*Dataset section*
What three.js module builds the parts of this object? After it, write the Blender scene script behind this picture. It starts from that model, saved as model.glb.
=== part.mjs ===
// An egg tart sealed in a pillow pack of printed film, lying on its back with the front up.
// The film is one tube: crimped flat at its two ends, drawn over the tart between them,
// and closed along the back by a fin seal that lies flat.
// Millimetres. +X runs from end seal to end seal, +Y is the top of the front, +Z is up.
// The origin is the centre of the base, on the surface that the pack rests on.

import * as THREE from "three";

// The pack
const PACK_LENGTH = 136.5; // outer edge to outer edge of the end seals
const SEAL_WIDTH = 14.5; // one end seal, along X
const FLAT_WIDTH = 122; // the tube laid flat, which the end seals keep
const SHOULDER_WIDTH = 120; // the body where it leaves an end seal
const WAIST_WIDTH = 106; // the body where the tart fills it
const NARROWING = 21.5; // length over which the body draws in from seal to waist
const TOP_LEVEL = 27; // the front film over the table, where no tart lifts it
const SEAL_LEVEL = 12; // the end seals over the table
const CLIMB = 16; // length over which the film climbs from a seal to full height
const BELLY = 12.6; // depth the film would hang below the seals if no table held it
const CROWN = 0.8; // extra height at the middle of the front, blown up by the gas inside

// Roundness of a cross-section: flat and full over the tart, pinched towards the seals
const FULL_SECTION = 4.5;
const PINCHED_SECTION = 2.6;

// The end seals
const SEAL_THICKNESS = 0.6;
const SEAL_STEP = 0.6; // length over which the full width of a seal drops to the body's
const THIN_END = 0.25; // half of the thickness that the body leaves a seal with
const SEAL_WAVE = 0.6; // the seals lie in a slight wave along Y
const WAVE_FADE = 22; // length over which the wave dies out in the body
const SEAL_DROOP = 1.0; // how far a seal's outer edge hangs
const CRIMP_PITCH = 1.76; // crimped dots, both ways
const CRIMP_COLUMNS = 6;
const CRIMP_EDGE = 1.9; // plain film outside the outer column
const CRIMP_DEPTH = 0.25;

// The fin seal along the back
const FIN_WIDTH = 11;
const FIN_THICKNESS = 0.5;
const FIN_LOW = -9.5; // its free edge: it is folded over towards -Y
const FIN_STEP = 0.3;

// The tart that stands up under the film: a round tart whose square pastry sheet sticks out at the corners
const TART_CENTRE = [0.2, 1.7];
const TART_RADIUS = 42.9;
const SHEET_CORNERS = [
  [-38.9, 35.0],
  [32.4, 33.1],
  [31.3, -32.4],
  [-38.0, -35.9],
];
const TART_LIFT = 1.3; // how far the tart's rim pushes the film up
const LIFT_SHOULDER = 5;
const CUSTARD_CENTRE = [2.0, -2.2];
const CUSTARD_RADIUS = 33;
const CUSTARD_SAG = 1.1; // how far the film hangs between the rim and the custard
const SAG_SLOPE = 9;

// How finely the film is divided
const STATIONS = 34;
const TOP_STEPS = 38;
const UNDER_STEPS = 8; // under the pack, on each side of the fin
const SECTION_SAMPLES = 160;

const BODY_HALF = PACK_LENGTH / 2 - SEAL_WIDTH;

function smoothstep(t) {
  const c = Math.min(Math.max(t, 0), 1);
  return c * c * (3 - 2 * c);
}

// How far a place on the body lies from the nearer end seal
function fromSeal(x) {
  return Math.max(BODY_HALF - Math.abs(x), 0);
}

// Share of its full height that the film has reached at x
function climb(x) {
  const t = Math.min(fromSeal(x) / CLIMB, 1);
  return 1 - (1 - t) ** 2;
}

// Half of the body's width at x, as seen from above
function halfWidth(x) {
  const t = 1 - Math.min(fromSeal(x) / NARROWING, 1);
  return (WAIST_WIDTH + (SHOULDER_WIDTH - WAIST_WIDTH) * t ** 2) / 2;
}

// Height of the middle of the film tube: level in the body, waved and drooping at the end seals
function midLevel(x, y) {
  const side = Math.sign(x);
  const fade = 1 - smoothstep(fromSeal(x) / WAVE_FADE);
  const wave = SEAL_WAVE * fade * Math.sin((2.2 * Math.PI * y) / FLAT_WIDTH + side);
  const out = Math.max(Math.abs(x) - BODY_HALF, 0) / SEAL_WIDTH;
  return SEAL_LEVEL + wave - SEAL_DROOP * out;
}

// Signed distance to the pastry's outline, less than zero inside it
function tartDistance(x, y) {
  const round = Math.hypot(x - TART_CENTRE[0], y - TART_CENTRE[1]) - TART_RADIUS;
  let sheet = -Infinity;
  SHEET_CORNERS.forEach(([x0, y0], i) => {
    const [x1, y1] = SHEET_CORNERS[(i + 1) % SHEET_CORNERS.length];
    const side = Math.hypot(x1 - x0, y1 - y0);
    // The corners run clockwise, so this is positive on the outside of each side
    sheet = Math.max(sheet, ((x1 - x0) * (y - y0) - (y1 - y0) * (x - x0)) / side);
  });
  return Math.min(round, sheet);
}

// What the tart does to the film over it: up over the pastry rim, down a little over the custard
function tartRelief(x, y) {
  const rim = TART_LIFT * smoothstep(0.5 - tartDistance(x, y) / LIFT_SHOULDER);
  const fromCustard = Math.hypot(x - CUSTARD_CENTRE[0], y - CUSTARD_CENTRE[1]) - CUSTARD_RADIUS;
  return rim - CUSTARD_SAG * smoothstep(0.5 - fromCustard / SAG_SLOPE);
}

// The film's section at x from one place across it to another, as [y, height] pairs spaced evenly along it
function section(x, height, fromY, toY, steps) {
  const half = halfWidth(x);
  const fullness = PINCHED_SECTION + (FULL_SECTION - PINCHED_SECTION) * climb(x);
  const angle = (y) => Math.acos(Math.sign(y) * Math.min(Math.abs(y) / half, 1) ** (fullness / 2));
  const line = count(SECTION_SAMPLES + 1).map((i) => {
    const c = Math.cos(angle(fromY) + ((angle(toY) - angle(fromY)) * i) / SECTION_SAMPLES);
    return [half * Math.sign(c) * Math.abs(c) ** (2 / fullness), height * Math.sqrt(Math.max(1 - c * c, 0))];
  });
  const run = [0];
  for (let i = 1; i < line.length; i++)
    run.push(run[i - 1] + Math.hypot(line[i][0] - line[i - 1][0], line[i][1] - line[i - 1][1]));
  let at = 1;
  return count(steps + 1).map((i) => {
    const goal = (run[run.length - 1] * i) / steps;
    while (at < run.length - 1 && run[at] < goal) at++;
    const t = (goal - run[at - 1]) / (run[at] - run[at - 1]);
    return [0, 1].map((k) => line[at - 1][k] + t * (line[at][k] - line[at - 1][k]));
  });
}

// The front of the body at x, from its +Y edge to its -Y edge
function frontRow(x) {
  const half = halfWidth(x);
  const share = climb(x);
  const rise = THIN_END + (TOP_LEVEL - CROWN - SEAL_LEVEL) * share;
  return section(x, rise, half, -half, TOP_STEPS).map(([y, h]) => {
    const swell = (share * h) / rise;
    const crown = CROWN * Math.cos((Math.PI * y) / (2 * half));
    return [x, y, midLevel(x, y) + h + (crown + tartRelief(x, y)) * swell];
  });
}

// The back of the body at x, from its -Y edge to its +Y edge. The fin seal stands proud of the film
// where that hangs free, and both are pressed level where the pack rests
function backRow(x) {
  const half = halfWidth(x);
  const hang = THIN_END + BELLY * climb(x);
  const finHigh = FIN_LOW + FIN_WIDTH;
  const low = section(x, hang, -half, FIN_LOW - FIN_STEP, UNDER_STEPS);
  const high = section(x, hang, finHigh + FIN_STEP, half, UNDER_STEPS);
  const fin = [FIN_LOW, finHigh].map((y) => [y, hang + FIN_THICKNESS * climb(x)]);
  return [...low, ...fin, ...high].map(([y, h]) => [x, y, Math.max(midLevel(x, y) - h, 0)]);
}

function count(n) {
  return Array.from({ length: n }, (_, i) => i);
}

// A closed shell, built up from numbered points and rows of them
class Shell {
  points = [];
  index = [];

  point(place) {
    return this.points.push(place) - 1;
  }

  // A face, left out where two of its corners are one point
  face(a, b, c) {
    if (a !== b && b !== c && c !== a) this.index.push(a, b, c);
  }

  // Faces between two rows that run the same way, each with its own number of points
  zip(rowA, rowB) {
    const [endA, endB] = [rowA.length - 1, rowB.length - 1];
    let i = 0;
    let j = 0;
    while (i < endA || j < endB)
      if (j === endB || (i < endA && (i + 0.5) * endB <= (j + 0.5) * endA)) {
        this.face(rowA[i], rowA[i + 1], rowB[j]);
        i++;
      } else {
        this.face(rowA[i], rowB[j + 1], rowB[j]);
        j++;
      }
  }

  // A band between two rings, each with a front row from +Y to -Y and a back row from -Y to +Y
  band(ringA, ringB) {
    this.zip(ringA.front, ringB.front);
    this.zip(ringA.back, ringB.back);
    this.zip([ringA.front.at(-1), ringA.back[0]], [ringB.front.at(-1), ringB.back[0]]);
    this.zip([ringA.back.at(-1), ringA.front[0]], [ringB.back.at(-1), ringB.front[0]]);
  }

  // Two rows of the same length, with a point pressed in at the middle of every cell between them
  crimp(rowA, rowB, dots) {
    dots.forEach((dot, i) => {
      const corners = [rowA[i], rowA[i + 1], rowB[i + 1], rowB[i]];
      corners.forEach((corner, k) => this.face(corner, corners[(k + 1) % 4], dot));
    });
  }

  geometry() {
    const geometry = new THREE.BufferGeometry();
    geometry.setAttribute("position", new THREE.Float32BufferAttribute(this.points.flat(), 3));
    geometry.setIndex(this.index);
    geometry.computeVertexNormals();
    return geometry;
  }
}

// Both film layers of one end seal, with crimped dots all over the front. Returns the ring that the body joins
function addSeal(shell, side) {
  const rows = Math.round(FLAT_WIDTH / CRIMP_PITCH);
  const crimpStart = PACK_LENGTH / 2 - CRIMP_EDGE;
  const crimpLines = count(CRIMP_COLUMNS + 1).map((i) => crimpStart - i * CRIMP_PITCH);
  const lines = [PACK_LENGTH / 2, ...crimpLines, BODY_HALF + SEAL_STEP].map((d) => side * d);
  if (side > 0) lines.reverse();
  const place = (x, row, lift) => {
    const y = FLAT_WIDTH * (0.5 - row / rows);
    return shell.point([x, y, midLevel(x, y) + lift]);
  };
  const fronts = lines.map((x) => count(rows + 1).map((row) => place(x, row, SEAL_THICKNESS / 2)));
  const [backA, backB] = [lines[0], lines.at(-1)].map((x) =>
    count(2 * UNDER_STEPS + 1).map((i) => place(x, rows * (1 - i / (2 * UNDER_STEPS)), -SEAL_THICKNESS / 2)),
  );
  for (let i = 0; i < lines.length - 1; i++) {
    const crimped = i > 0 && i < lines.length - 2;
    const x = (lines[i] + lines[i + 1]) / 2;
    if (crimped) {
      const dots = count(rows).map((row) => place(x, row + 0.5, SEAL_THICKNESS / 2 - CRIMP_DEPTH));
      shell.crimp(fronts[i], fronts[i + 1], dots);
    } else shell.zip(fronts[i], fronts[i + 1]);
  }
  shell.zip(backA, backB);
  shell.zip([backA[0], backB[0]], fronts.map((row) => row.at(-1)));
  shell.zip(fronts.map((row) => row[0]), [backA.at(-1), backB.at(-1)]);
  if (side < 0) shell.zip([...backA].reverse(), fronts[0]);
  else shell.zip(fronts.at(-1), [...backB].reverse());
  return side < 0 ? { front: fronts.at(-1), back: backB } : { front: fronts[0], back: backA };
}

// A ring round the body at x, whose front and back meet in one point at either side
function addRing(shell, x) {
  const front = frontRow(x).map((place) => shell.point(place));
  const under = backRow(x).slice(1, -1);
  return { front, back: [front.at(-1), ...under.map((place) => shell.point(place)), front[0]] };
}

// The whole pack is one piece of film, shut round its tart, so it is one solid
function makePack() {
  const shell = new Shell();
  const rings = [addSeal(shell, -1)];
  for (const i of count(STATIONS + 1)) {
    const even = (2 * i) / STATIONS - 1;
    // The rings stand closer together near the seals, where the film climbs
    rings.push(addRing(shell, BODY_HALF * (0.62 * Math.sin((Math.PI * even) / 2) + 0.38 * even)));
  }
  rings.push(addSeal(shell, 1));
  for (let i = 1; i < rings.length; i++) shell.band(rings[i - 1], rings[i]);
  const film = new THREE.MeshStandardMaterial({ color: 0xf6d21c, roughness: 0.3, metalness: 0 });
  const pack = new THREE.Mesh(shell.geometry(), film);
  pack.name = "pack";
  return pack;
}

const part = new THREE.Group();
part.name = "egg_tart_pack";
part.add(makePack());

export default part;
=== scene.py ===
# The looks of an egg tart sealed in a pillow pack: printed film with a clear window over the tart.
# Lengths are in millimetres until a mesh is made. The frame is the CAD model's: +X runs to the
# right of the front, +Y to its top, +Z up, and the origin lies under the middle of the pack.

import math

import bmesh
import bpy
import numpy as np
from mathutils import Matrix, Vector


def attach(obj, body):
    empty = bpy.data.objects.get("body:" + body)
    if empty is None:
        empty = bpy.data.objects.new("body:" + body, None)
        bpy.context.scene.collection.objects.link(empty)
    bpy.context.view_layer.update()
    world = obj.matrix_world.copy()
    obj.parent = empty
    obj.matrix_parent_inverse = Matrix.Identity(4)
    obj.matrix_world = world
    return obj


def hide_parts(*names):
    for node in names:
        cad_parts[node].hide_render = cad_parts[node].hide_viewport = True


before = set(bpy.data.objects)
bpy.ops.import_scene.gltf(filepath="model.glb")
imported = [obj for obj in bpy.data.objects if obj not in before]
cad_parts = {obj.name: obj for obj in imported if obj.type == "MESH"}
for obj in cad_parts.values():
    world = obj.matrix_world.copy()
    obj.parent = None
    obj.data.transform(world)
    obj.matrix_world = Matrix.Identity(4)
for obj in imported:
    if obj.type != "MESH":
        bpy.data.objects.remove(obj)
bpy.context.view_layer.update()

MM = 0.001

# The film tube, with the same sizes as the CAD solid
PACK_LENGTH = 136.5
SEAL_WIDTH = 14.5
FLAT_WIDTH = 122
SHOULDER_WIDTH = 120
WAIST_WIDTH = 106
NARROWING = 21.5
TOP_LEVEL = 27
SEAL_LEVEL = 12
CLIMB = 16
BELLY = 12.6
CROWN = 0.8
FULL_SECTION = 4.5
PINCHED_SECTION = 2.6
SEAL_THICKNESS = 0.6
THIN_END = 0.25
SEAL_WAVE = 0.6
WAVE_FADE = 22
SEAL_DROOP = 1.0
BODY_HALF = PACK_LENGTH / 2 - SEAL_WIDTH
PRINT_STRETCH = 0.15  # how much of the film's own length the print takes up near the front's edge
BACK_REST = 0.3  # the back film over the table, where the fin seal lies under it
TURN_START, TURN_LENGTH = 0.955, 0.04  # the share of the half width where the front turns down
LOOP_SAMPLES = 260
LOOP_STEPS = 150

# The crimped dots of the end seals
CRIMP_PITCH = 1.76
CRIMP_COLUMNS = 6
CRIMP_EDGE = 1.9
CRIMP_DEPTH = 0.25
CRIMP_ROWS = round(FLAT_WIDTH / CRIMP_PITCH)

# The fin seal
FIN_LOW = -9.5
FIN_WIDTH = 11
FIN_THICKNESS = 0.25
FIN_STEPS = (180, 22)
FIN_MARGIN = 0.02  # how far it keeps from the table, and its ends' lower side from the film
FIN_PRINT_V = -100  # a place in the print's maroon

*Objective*
Give back, exactly as written, each line from the one that contains "const part = new THREE.Group();" through the one that contains "if empty is".

*Finished exercise*
const part = new THREE.Group();
part.name = "egg_tart_pack";
part.add(makePack());

export default part;
=== scene.py ===
# The looks of an egg tart sealed in a pillow pack: printed film with a clear window over the tart.
# Lengths are in millimetres until a mesh is made. The frame is the CAD model's: +X runs to the
# right of the front, +Y to its top, +Z up, and the origin lies under the middle of the pack.

import math

import bmesh
import bpy
import numpy as np
from mathutils import Matrix, Vector


def attach(obj, body):
    empty = bpy.data.objects.get("body:" + body)
    if empty is None:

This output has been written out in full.